Human beings are social creatures constantly looking for companionship as they navigate their way through life. These relationships have a huge impact on our mental well-being. Socialising in real life can boost your confidence level, ease out your stress and anxiety level as well as shape your understanding of overcoming challenges in real time. On the other hand, a lack of social connections can take a serious toll on one’s mental and emotional health. In recent times, many of us rely on social media platforms such as Facebook, X (formerly Twitter), YouTube, Instagram and many more to find and build connections. With social media having its own benefits, we should always keep in mind that it can never be a replacement for real-life human connections. These technologies that are designed to bring people closer, spending time online, intend to make you feel more isolated and lonely – exacerbating mental health problems.

With increasing screen time, our attention span has been sacrificed. Long-form essays, documentaries, and even conversations have been squeezed into digestible, looping, often context-free fragments. Everything is ‘bite-sized’, from news and recipes to mental health advice and historical summaries. And while this democratises access, it also flattens complexity. The algorithm, not the audience, becomes the curator. Outrage gets more traction than nuance. A seven-second take gets more visibility than a 1,000-word analysis. And so, we’re not just scrolling through content — we’re scrolling through distortion, distraction, and dopamine loops. In a world where much of our identity is curated online, social media isn’t just for consumption — it’s a performing platform.
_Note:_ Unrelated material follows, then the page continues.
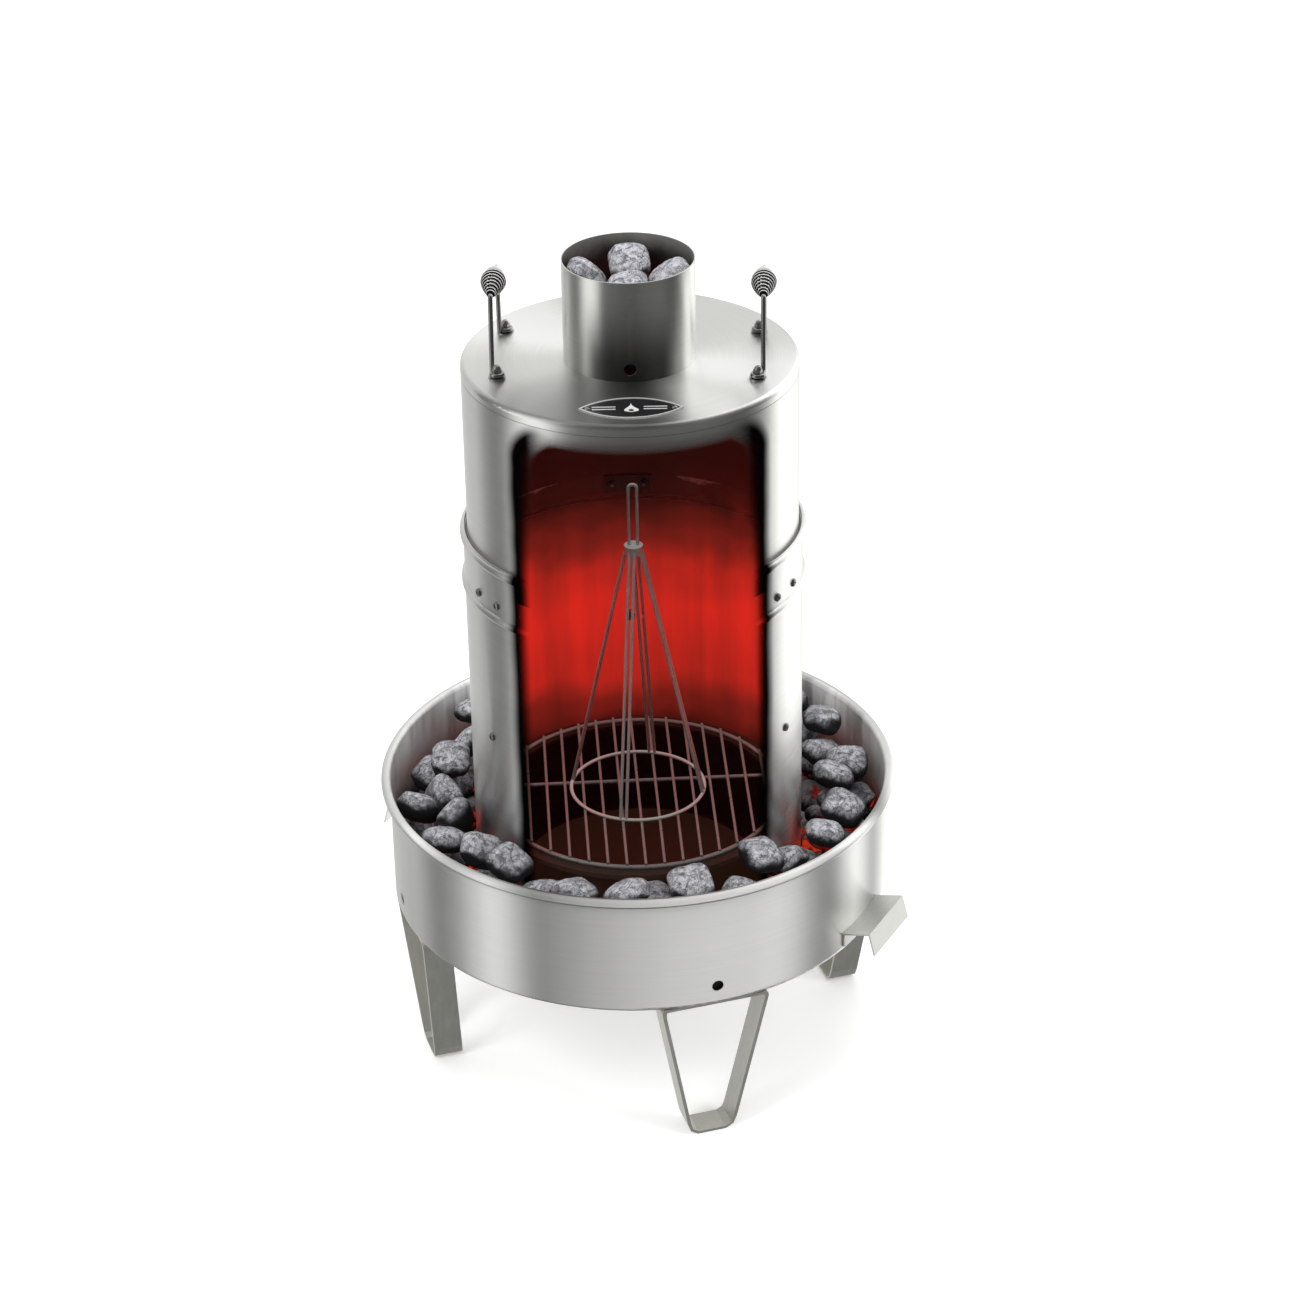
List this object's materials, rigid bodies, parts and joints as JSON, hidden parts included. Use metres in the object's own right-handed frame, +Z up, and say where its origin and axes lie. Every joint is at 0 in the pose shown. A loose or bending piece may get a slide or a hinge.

We scroll to find the next meme to repost, the next aesthetic to replicate, the next belief to align with or critique. Scroll culture fuels a kind of constant self-fashioning: who we are is partially determined by what we like, share, cancel, or trend. Platforms like Instagram and X (Twitter) turn individuals into brands, and the scroll becomes a portfolio of curated lifestyles. It’s not just about attention anymore; it’s about relevance.

One of the most deceptive illusions perpetuated by social media is the belief that we are better informed than ever before. With 24/7 access to news, commentary, hot news, reels, and bite-sized infographics, we feel plugged into the pulse of the world. But are we truly absorbing anything meaningful — or just drowning in a flood of fragmented facts? In the age of infinite content, exposure is often mistaken for understanding. We scroll past 100 headlines about climate change, but that doesn’t mean we grasp its systemic causes, geopolitical implications, or the nuances between adaptation and mitigation. We might watch a 30-second explainer about a war in a country we can’t locate on a map, and walk away believing we understand decades of conflict. This is not learning — it’s infotainment, dressed up in the aesthetics of awareness.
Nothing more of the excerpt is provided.